This paper addresses the scarcity of labeled data in modeling similarity between music and vocals. We propose a contrastive self-supervised learning framework for music representation learning. Our key innovation lies in a dual-path contrastive strategy: a label-aware path that constructs positive/negative pairs using artist identity, and a label-agnostic path that enables fully unsupervised pretraining via controllable synthesis—mixing real vocals with synthetic accompaniments. The model employs an audio-level contrastive learning architecture and is evaluated via linear probing and user studies. Experiments demonstrate substantial improvements over state-of-the-art baselines on downstream tasks—including artist-specific vocal identification and cross-style vocal matching—as well as perceptual similarity assessment. Notably, the label-agnostic variant achieves performance comparable to its label-aware counterpart without any annotations, significantly enhancing generalizability and practical applicability.

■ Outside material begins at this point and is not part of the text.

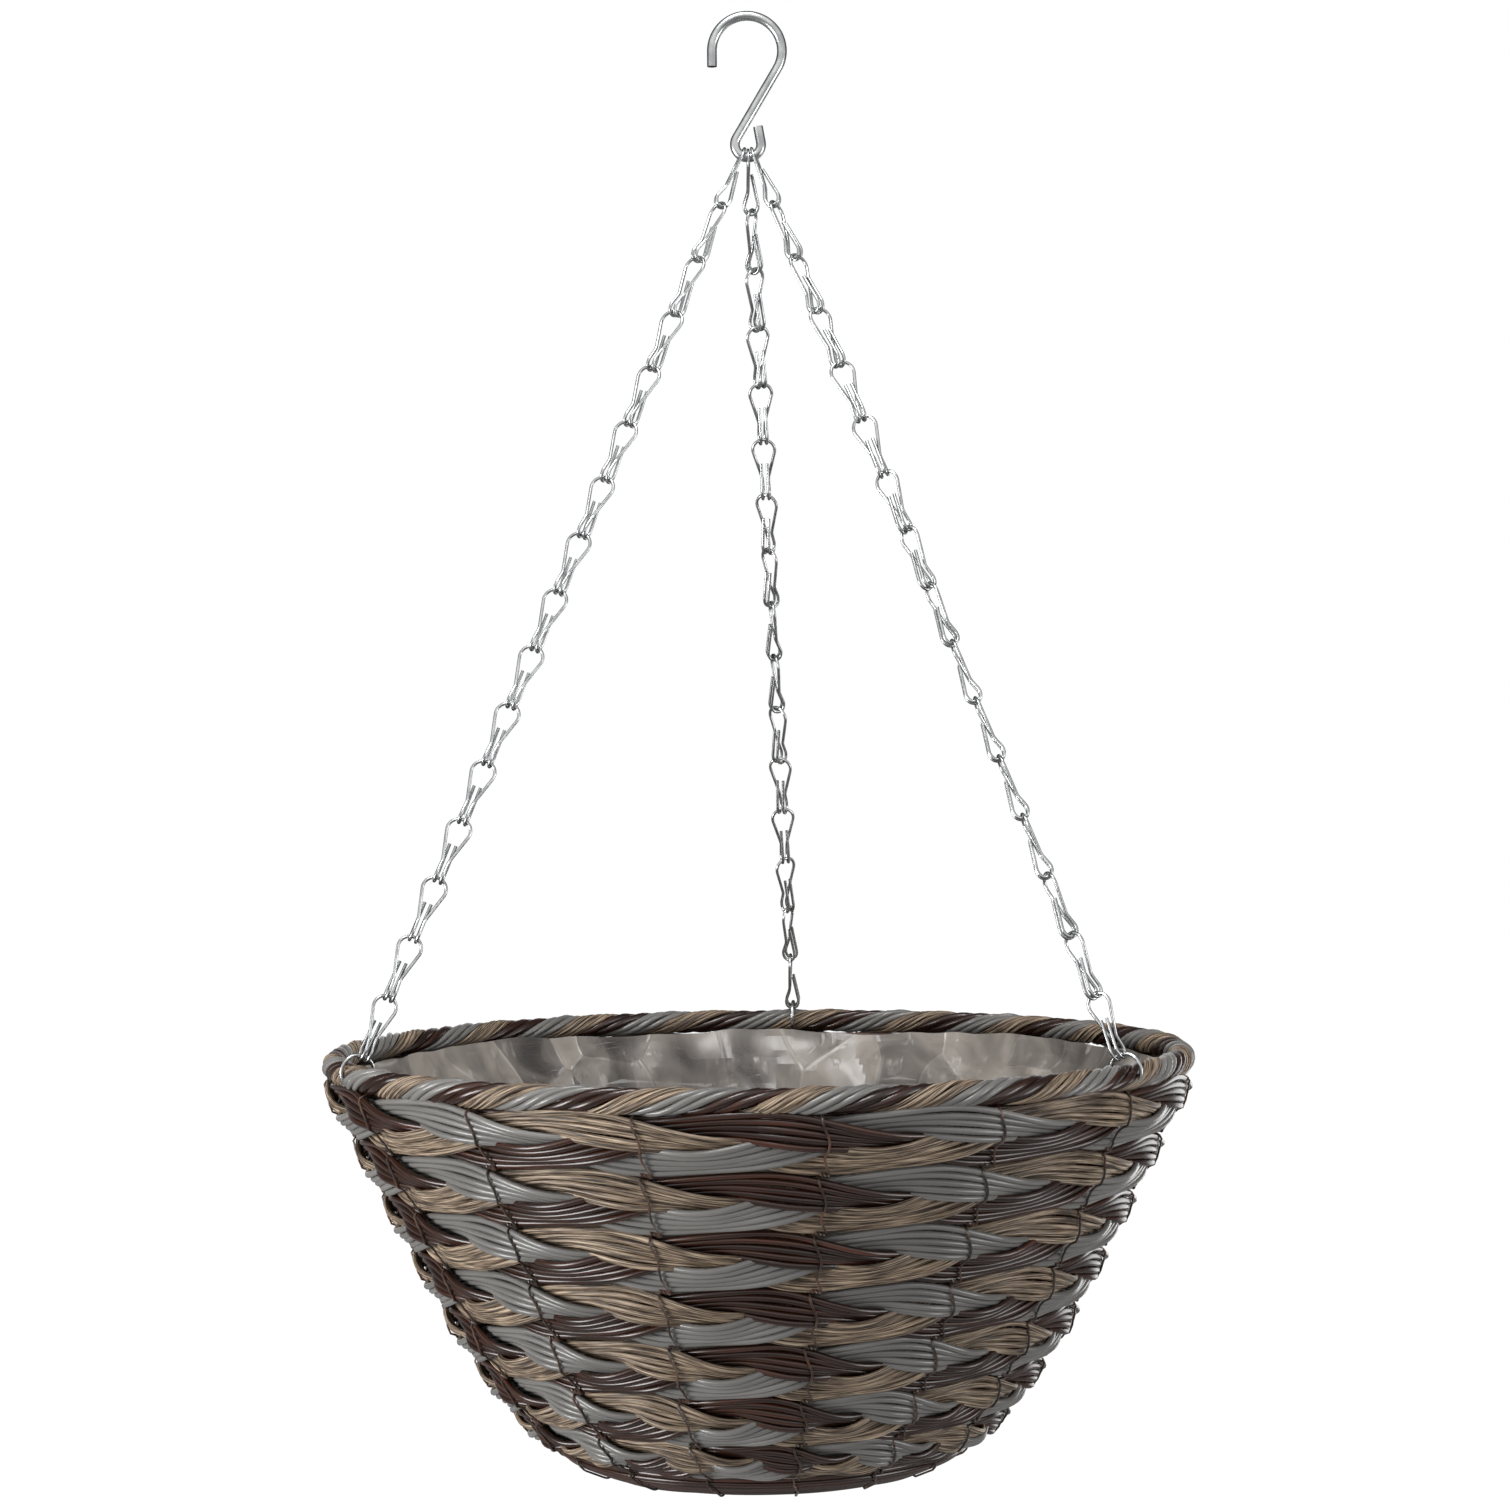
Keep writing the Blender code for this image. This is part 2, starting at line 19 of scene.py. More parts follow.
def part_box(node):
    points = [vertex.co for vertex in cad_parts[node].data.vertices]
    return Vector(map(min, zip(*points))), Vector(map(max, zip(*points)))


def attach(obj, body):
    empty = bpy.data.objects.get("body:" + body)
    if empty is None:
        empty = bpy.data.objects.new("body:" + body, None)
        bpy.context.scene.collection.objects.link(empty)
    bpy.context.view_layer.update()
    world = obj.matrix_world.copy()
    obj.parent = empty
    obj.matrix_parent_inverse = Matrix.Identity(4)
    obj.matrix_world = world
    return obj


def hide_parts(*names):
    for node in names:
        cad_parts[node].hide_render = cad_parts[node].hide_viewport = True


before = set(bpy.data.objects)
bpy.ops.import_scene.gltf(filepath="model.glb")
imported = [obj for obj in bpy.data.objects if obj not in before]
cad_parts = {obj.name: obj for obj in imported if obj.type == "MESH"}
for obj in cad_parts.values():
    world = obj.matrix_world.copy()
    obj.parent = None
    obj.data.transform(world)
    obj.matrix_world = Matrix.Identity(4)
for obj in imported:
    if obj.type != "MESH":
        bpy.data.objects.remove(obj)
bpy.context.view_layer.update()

log = logging.getLogger("planter")
MM = 0.001
TAU = math.tau
WHITE = "#ffffff"
# Faces that meet at less than this angle are shaded as one round surface
SOFT_EDGE = math.radians(50)
# Brings the noise, which seldom passes 0.6, to about -1 to 1
NOISE_GAIN = 1.6
# Points of a wire closer than this share of its radius are made one point
MERGE_SHARE = 0.02
# Gap of the model between pieces that hang in or lean on each other
GAP = 0.3 * MM
# Radius of the chains' wire
LINK_WIRE_R = 0.65 * MM
# A radius and a height, or a way up the wall and out through it
Spot = tuple[float, float]


# Small tools


def linear(colour: str) -> tuple[float, float, float, float]:
    """Turns an sRGB hex colour into linear values.

    Args:
        colour: Six hex digits after a hash.

    Returns:
        Linear red, green and blue, and an alpha of 1.
    """
    parts = [int(colour[i:i + 2], 16) / 255 for i in (1, 3, 5)]
    red, green, blue = (c / 12.92 if c <= 0.04045 else ((c + 0.055) / 1.055) ** 2.4 for c in parts)
    return red, green, blue, 1.0


def set_ramp(ramp: bpy.types.Node, stops: tuple[tuple[float, str], ...]) -> None:
    """Sets the stops of a colour ramp.

    Args:
        ramp: The colour ramp's node.
        stops: Place and hex colour of each stop.
    """
    elements = ramp.color_ramp.elements
    while len(elements) < len(stops):
        elements.new(0.5)
    for element, (place, colour) in zip(elements, stops):
        element.position = place
        element.color = linear(colour)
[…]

The availability of large, unlabeled datasets across various domains has contributed to the development of a plethora of methods that learn representations for multiple target (downstream) tasks through self-supervised pre-training. In this work, we introduce CVSM (Contrastive Vocal Similarity Modeling), a contrastive self-supervised procedure for music signal representation learning in the audio domain that can be utilized for musical and vocal similarity modeling. Our method operates under a contrastive framework, maximizing the similarity between vocal excerpts and musical mixtures containing the same vocals; we devise both a label-informed protocol, leveraging artist identity information to sample the contrastive pairs, and a label-agnostic scheme, involving artificial mixture creation from randomly sampled vocal and accompaniment excerpts, which are paired with vocals from the same audio segment. We evaluate our proposed method in measuring vocal similarity both objectively, through linear probing on a suite of appropriate downstream tasks, and subjectively, via conducting a user study consisting of pairwise comparisons between different models in a recommendation-by-query setting. Our results indicate that the representations learned through CVSM are effective in musical and vocal similarity modeling, outperforming numerous baselines across both isolated vocals and complete musical mixtures. Moreover, while the availability of artist identity labels during pre-training leads to overall more consistent performance both in the evaluated downstream tasks and the user study, a label-agnostic CVSM variant incorporating hybrid pre-training with real and artificial mixtures achieves comparable performance to the label-informed one in artist identification and perceived vocal similarity.